According to Cindy Fernández, a marine biologist with conservation group MarViva, Costa Rica’s thermal convection dome is an underprotected and generally overlooked natural phenomenon that’s very important not only to the country’s biological wonders, but also to the economy. Over-fishing threatens to break down the food chain and damage the area.

The “dome” is a region north of Isla del Coco where a cold current with an unusually high concentration of nutrients strikes the underwater mountains of the Pacific Corridor and rises toward the surface, creating an ideal feeding ground for fish and other species, Fernández told The Tico Times. Such species include plankton and the animals that eat them: blue whales, in danger of extinction.

The phenomenon is seasonal, becoming more or less intense depending on the time of year. However, according to Eduardo Acosta, president of nonprofit Fundación EPIC (see separate story), Costa Rica’s dome is the only continuous upwelling in the world. The area is approximately 900 miles by 300 miles, he said.

“A really fast current comes at the bottom of the ocean, hits the corridor of mountains and banks up against that ridge and comes up to the top surface, and there it gets caught in a wind eddy… It keeps moving around, like a big bowl of jelly that sits out there, pure life,” Acosta told The Tico Times. “There are only five upwellings in the world, and only one is constant: this one.”

According to both Acosta and Fernández, the phenomenon was discovered not by scientists, but by fishermen who noticed the region was chock-full of fish.

Eventually, biologists, curious about the fishing activity there, used satellite imagery to determine what was going on approximately nine years ago, Acosta said.

Fernández said little is known about the dome, since scientists have never conducted a comprehensive study of the region, but one thing’s for sure: it’s an area worth protecting.

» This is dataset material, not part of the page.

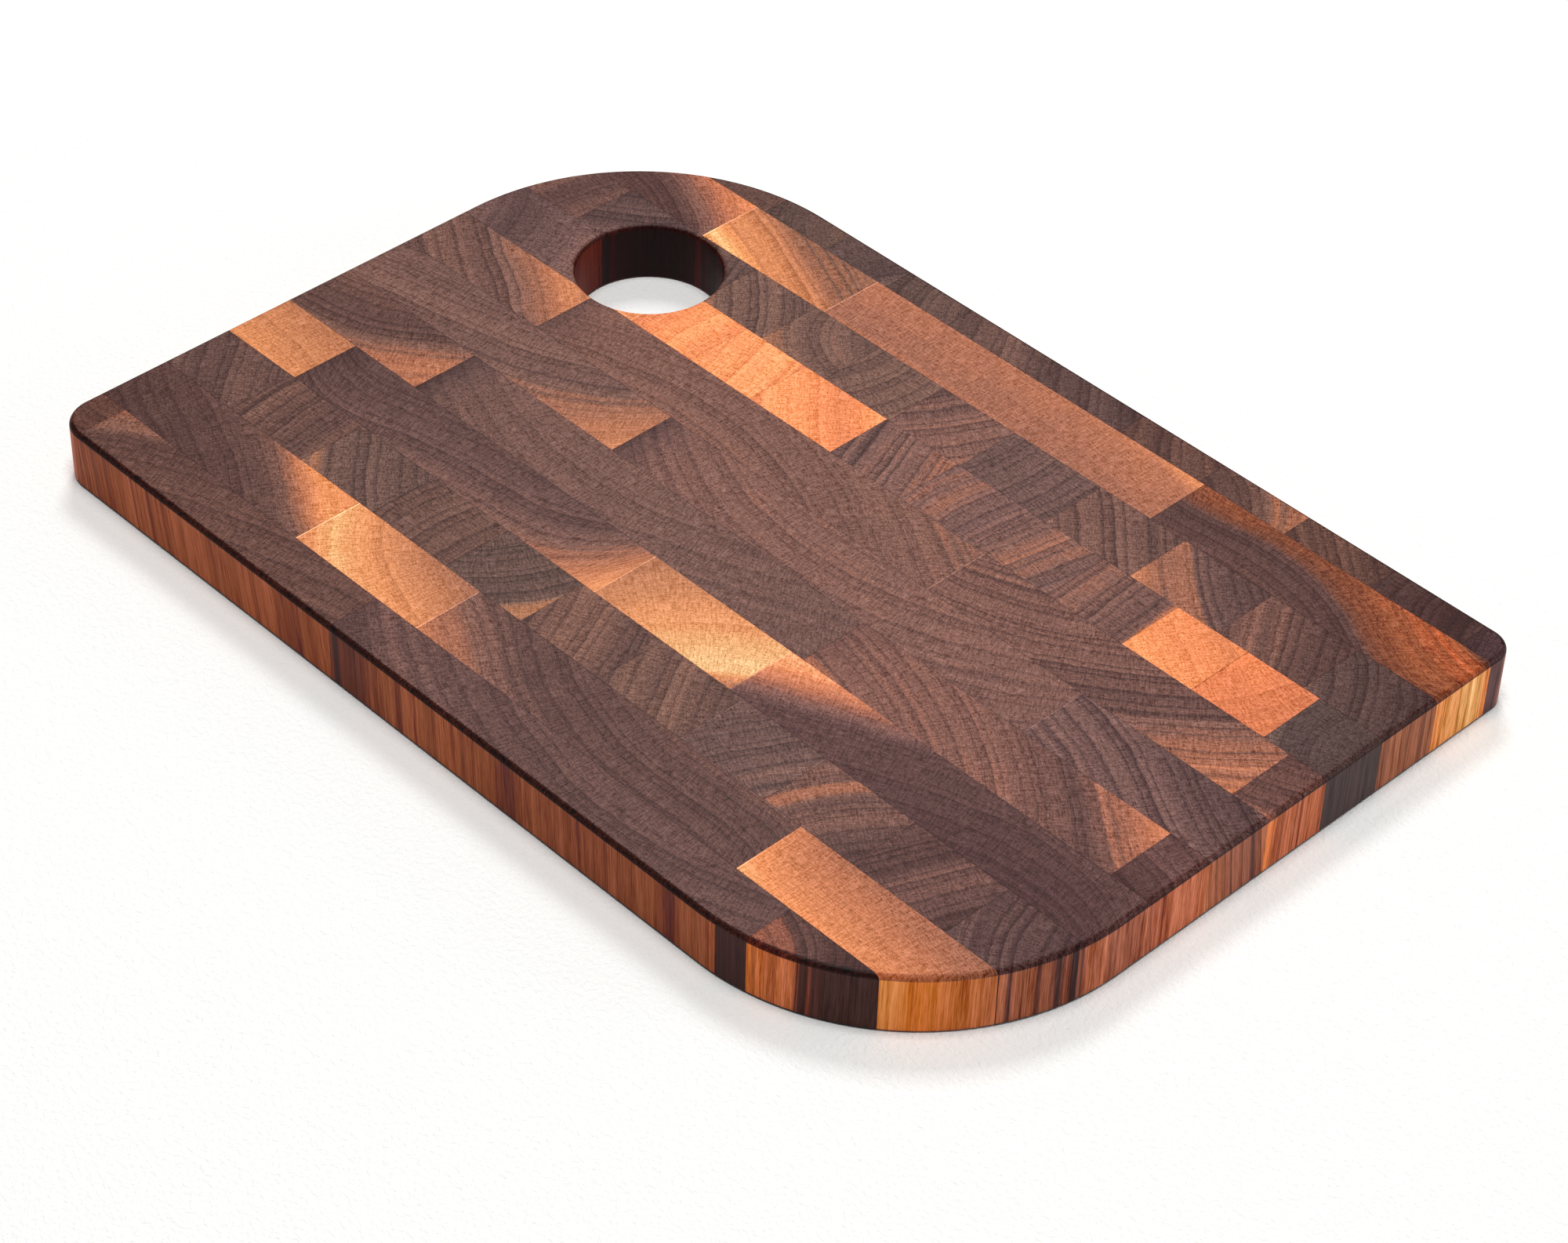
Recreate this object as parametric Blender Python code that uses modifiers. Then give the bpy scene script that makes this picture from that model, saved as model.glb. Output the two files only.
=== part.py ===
"""End-grain walnut cutting board with a drilled hanging hole.

The board is eleven strips lettered a (back) to k (front). Each strip is a row of end-grain blocks,
numbered from the left, standing on end with the wood fibres running up through the board.
The strips are glued face to face, the outline is cut with two wide and two tight corners,
the edges are rounded over and one round hole is drilled through.

Metres, +Z up, +X along the board, origin under its middle on the surface it lies on.
"""
import math

import bmesh
import bpy

BOARD_LENGTH = 0.400
BOARD_WIDTH = 0.270
BOARD_THICKNESS = 0.0225

WIDE_CORNER_RADIUS = 0.087
FRONT_LEFT_CORNER_RADIUS = 0.013
BACK_RIGHT_CORNER_RADIUS = 0.009
WIDE_CORNER_STEPS = 24
TIGHT_CORNER_STEPS = 6

TOP_ROUNDOVER = 0.0020
BOTTOM_ROUNDOVER = 0.0010
ROUNDOVER_STEPS = 3

HOLE_DIAMETER = 0.0515
HOLE_CENTRE = (-0.1304, 0.0678)
HOLE_RIM_STEPS = 3
HOLE_SIDES = 60
PLUG_OVERLENGTH = 0.004

STRIP_HEIGHT = 0.0263
BACK_GLUE_LINE = 0.1213
GLUE_GAP = 0.0003
BLOCK_OVERLENGTH = 0.005

# Wood tones: base colour, roughness
TONES = {
    "heartwood": ((0.115, 0.062, 0.048), 0.52),
    "dark_heartwood": ((0.072, 0.044, 0.038), 0.50),
    "streaked": ((0.180, 0.082, 0.048), 0.52),
    "sapwood": ((0.480, 0.230, 0.105), 0.56),
    "amber": ((0.390, 0.150, 0.066), 0.55),
}

# Each strip from the left end: where a block ends, in millimetres from the board's middle, and its
# tone. The last block runs out to the board's right edge.
RIGHT_END = 200.0
STRIPS = {
    "a": [
        (-67.5, "dark_heartwood"),
        (42.5, "heartwood"),
        (114.5, "heartwood"),
        (RIGHT_END, "dark_heartwood"),
    ],
    "b": [
        (-132.5, "streaked"),
        (-71.5, "sapwood"),
        (80.5, "amber"),
        (RIGHT_END, "streaked"),
    ],
    "c": [
        (-169.5, "heartwood"),
        (-74.5, "heartwood"),
        (-44.0, "heartwood"),
        (-13.0, "heartwood"),
        (19.5, "heartwood"),
        (58.5, "dark_heartwood"),
        (95.5, "heartwood"),
        (132.5, "streaked"),
        (168.0, "heartwood"),
        (RIGHT_END, "dark_heartwood"),
    ],
    "d": [
        (-129.5, "heartwood"),
        (-82.0, "sapwood"),
        (-53.0, "sapwood"),
        (-14.0, "sapwood"),
        (18.5, "heartwood"),
        (84.0, "streaked"),
        (116.5, "heartwood"),
        (145.5, "sapwood"),
        (175.0, "amber"),
        (RIGHT_END, "dark_heartwood"),
    ],
    "e": [
        (-130.5, "streaked"),
        (56.5, "heartwood"),
        (185.5, "streaked"),
        (RIGHT_END, "dark_heartwood"),
    ],
    "f": [
        (-63.0, "streaked"),
        (124.0, "heartwood"),
        (RIGHT_END, "dark_heartwood"),
    ],
    "g": [
        (-132.0, "streaked"),
        (55.0, "heartwood"),
        (184.5, "streaked"),
        (RIGHT_END, "dark_heartwood"),
    ],
    "h": [
        (-163.0, "sapwood"),
        (-13.0, "streaked"),
        (49.5, "sapwood"),
        (RIGHT_END, "streaked"),
    ],
    "i": [
        (-164.0, "dark_heartwood"),
        (-127.0, "heartwood"),
        (-90.5, "heartwood"),
        (-17.5, "heartwood"),
        (19.0, "heartwood"),
        (56.0, "heartwood"),
        (130.0, "streaked"),
        (168.5, "streaked"),
        (RIGHT_END, "dark_heartwood"),
    ],
    "j": [
        (-96.5, "streaked"),
        (-37.0, "sapwood"),
        (108.5, "streaked"),
        (RIGHT_END, "amber"),
    ],
    "k": [
        (-186.5, "heartwood"),
        (-56.0, "heartwood"),
        (131.5, "dark_heartwood"),
        (RIGHT_END, "heartwood"),
    ],
}


def clear_scene():
    for found in list(bpy.data.objects):
        bpy.data.objects.remove(found, do_unlink=True)


def new_collection(name):
    collection = bpy.data.collections.new(name)
    bpy.context.scene.collection.children.link(collection)
    return collection


def wood_material(name, colour, roughness):
    material = bpy.data.materials.new(name)
    material.use_nodes = True
    shader = material.node_tree.nodes["Principled BSDF"]
    shader.inputs["Base Color"].default_value = (*colour, 1.0)
    shader.inputs["Roughness"].default_value = roughness
    shader.inputs["Metallic"].default_value = 0.0
    return material


def outline_points():
    """The board's outline, anticlockwise: wide corners front right and back left, tight ones between."""
    corners = (
        (-1, -1, FRONT_LEFT_CORNER_RADIUS, TIGHT_CORNER_STEPS, 180),
        (1, -1, WIDE_CORNER_RADIUS, WIDE_CORNER_STEPS, 270),
        (1, 1, BACK_RIGHT_CORNER_RADIUS, TIGHT_CORNER_STEPS, 0),
        (-1, 1, WIDE_CORNER_RADIUS, WIDE_CORNER_STEPS, 90),
    )
    points = []
    for side_x, side_y, radius, steps, start in corners:
        centre_x = side_x * (BOARD_LENGTH / 2 - radius)
        centre_y = side_y * (BOARD_WIDTH / 2 - radius)
        for step in range(steps + 1):
            angle = math.radians(start + 90 * step / steps)
            points.append(
                (centre_x + radius * math.cos(angle), centre_y + radius * math.sin(angle))
            )
    return points


def outline_plate(collection):
    """A flat curve of the outline, as thick as the board, made into a mesh with closed caps."""
    curve = bpy.data.curves.new("outline", "CURVE")
    curve.dimensions = "2D"
    curve.fill_mode = "BOTH"
    curve.extrude = BOARD_THICKNESS / 2
    points = outline_points()
    spline = curve.splines.new("POLY")
    spline.points.add(len(points) - 1)
    for point, (x, y) in zip(spline.points, points):
        point.co = (x, y, 0.0, 1.0)
    spline.use_cyclic_u = True
    outline = bpy.data.objects.new("outline", curve)
    outline.location = (0.0, 0.0, BOARD_THICKNESS / 2)
    collection.objects.link(outline)

    depsgraph = bpy.context.evaluated_depsgraph_get()
    mesh = bpy.data.meshes.new_from_object(outline.evaluated_get(depsgraph))
    edit = bmesh.new()
    edit.from_mesh(mesh)
    bmesh.ops.remove_doubles(edit, verts=edit.verts, dist=0.00001)
    bmesh.ops.dissolve_limit(
        edit, angle_limit=math.radians(0.2), verts=edit.verts, edges=edit.edges
    )
    bmesh.ops.recalc_face_normals(edit, faces=edit.faces)
    edit.to_mesh(mesh)
    edit.free()

    plate = bpy.data.objects.new("board_blank", mesh)
    plate.matrix_world = outline.matrix_world.copy()
    plate.location = (0.0, 0.0, BOARD_THICKNESS / 2)
    collection.objects.link(plate)
    bpy.data.objects.remove(outline, do_unlink=True)
    return plate


def round_over(plate):
    """Rounds the plate's top rim, and its bottom rim more lightly, through the edges' bevel weights."""
    mesh = plate.data
    weights = mesh.attributes.new("bevel_weight_edge", "FLOAT", "EDGE")
    for edge in mesh.edges:
        heights = [mesh.vertices[index].co.z for index in edge.vertices]
        if min(heights) > 0:
            weights.data[edge.index].value = 1.0
        elif max(heights) < 0:
            weights.data[edge.index].value = BOTTOM_ROUNDOVER / TOP_ROUNDOVER
    bevel = plate.modifiers.new("roundover", "BEVEL")
    bevel.limit_method = "WEIGHT"
    bevel.width = TOP_ROUNDOVER
    bevel.segments = ROUNDOVER_STEPS


def rim_profile(rim):
    """Radius and height down one end of the plug: from clear of the board to the straight bore."""
    bore = HOLE_DIAMETER / 2
    profile = [(bore + rim, PLUG_OVERLENGTH)]
    for step in range(HOLE_RIM_STEPS + 1):
        angle = math.radians(90 * step / HOLE_RIM_STEPS)
        profile.append(
            (bore + rim - rim * math.sin(angle), -rim + rim * math.cos(angle))
        )
    return profile


def hole_cutter(collection):
    """A turned plug: straight through the board, and flared at both ends to ease the hole's rims."""
    profile = [(0.0, PLUG_OVERLENGTH), *rim_profile(TOP_ROUNDOVER)]
    lower = [(0.0, PLUG_OVERLENGTH), *rim_profile(BOTTOM_ROUNDOVER)]
    profile += [(radius, -BOARD_THICKNESS - height) for radius, height in reversed(lower)]

    mesh = bpy.data.meshes.new("hole_plug")
    edit = bmesh.new()
    ring = [edit.verts.new((radius, 0.0, height)) for radius, height in profile]
    for upper, below in zip(ring, ring[1:]):
        edit.edges.new((upper, below))
    edit.to_mesh(mesh)
    edit.free()

    plug = bpy.data.objects.new("hole_plug", mesh)
    plug.location = (*HOLE_CENTRE, BOARD_THICKNESS)
    collection.objects.link(plug)
    screw = plug.modifiers.new("turn", "SCREW")
    screw.steps = HOLE_SIDES
    screw.render_steps = HOLE_SIDES
    screw.use_merge_vertices = True
    screw.merge_threshold = 0.00001
    return plug


def hide_guide(guide):
    guide.hide_render = True
    guide.display_type = "WIRE"


def board_blank(collection):
    """The whole board as one shape, which every block is trimmed to."""
    blank = outline_plate(collection)
    round_over(blank)
    plug = hole_cutter(collection)
    drill = blank.modifiers.new("hole", "BOOLEAN")
    drill.operation = "DIFFERENCE"
    drill.solver = "EXACT"
    drill.object = plug
    hide_guide(plug)
    hide_guide(blank)
    return blank


def add_block(name, left, right, front, back, material, blank, collection):
    """One end-grain block between its glue lines, trimmed to the board's outline and faces."""
    height = BOARD_THICKNESS + 2 * BLOCK_OVERLENGTH
    mesh = bpy.data.meshes.new(name)
    edit = bmesh.new()
    bmesh.ops.create_cube(edit, size=1.0)
    bmesh.ops.scale(edit, vec=(right - left, back - front, height), verts=edit.verts)
    edit.to_mesh(mesh)
    edit.free()
    mesh.materials.append(material)

    block = bpy.data.objects.new(name, mesh)
    block.location = ((left + right) / 2, (front + back) / 2, BOARD_THICKNESS / 2)
    collection.objects.link(block)
    trim = block.modifiers.new("trim", "BOOLEAN")
    trim.operation = "INTERSECT"
    trim.solver = "EXACT"
    trim.object = blank
    return block


def build():
    clear_scene()
    parts = new_collection("cutting_board")
    guides = new_collection("cutters")
    blank = board_blank(guides)
    materials = {
        tone: wood_material(f"walnut_{tone}", colour, roughness)
        for tone, (colour, roughness) in TONES.items()
    }

    outside = 0.010
    half_gap = GLUE_GAP / 2
    last = len(STRIPS) - 1
    for row, (letter, blocks) in enumerate(STRIPS.items()):
        back = BACK_GLUE_LINE - (row - 1) * STRIP_HEIGHT - half_gap
        front = BACK_GLUE_LINE - row * STRIP_HEIGHT + half_gap
        if row == 0:
            back = BOARD_WIDTH / 2 + outside
        if row == last:
            front = -BOARD_WIDTH / 2 - outside
        left = -BOARD_LENGTH / 2 - outside
        for number, (end, tone) in enumerate(blocks, start=1):
            right = end / 1000 - half_gap
            if end == RIGHT_END:
                right = BOARD_LENGTH / 2 + outside
            name = f"strip_{letter}_block_{number:02d}"
            add_block(name, left, right, front, back, materials[tone], blank, parts)
            left = end / 1000 + half_gap


build()
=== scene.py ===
"""Looks of the end-grain walnut cutting board: one detailed block for each glued piece of wood."""
import math

import bmesh
import bpy
from mathutils import Matrix, Vector


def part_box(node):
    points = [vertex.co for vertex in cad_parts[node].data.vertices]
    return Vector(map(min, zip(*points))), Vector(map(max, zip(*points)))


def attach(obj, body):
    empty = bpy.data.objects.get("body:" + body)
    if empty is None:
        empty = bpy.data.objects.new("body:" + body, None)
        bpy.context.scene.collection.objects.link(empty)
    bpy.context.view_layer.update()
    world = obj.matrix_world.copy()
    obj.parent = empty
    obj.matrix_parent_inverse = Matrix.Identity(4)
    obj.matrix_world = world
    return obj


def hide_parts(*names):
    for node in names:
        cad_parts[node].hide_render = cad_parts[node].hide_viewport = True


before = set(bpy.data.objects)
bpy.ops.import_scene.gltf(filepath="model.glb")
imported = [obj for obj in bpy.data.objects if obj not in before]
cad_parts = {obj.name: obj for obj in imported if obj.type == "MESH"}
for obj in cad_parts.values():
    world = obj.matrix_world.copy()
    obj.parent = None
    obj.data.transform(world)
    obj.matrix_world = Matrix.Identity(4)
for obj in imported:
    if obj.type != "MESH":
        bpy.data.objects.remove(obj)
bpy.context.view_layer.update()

MM = 0.001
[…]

“It has biological importance, and in the end, importance for humans,” she said. “It’s a very significant, unique zone – fishing in our country depends a great deal on the thermal dome. If (foreign fishing companies) are constantly extracting the product, it will affect regional fishermen… Generally, what fishermen take out are big fish such as sharks and tuna, so all the other (animals) are affected. If we take something out, the whole chain stops functioning.”